Disentangled Representation Learning for Recommendation

IEEE Trans Pattern Anal Mach Intell. 2023 Jan;45(1):408-424. doi: 10.1109/TPAMI.2022.3153112. Epub 2022 Dec 5.

Abstract

There exist complex interactions among a large number of latent factors behind the decision making processes of different individuals, which drive the various user behavior patterns in recommender systems. These factors hidden in those diverse behaviors demonstrate highly entangled patterns, covering from high-level user intentions to low-level individual preferences. Uncovering the disentanglement of these latent factors can benefit in enhanced robustness, interpretability, and controllability during representation learning for recommendation. However, the large degree of entanglement within latent factors poses great challenges for learning representations that disentangle them, and remains largely unexplored in literature. In this paper, we present the SEMantic MACRo-mIcro Disentangled Variational Auto-Encoder (SEM-MacridVAE) model for learning disentangled representations from user behaviors, taking item semantic information into account. Our SEM-MacridVAE model achieves macro disentanglement by inferring the high-level concepts associated with user intentions (e.g., to buy a pair of shoes or a laptop) through a prototype routing mechanism, as well as capturing the individual preferences with respect to different concepts separately. The micro disentanglement is guaranteed through a micro-disentanglement regularizer stemming from an information-theoretic interpretation of VAEs, which forces each dimension of the representations to independently reflect an isolated low-level factor (e.g., the size or the color of a shirt).

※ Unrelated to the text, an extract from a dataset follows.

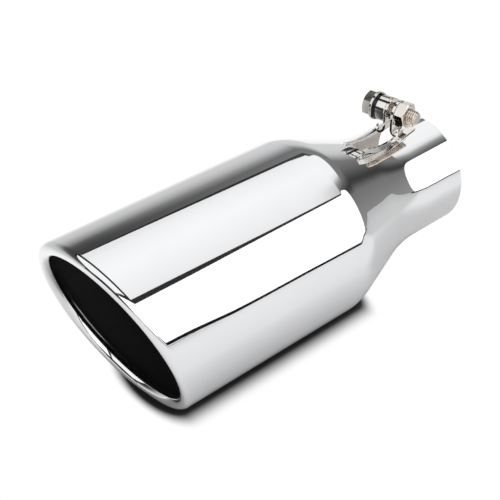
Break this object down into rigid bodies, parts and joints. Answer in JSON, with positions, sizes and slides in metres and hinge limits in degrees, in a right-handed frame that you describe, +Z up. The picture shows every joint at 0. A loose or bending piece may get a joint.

The semantic information including visual and categorical signals extracted from candidate items is utilized to further boost the recommendation performance of the proposed SEM-MacridVAE model. Empirical experiments demonstrate that our proposed approach is able to achieve significant improvement over the state-of-the-art baselines. We also show that the learned representations are interpretable and controllable, capable of potentially leading to a new paradigm for recommendation where users have fine-grained control over some target aspects of the recommendation candidates.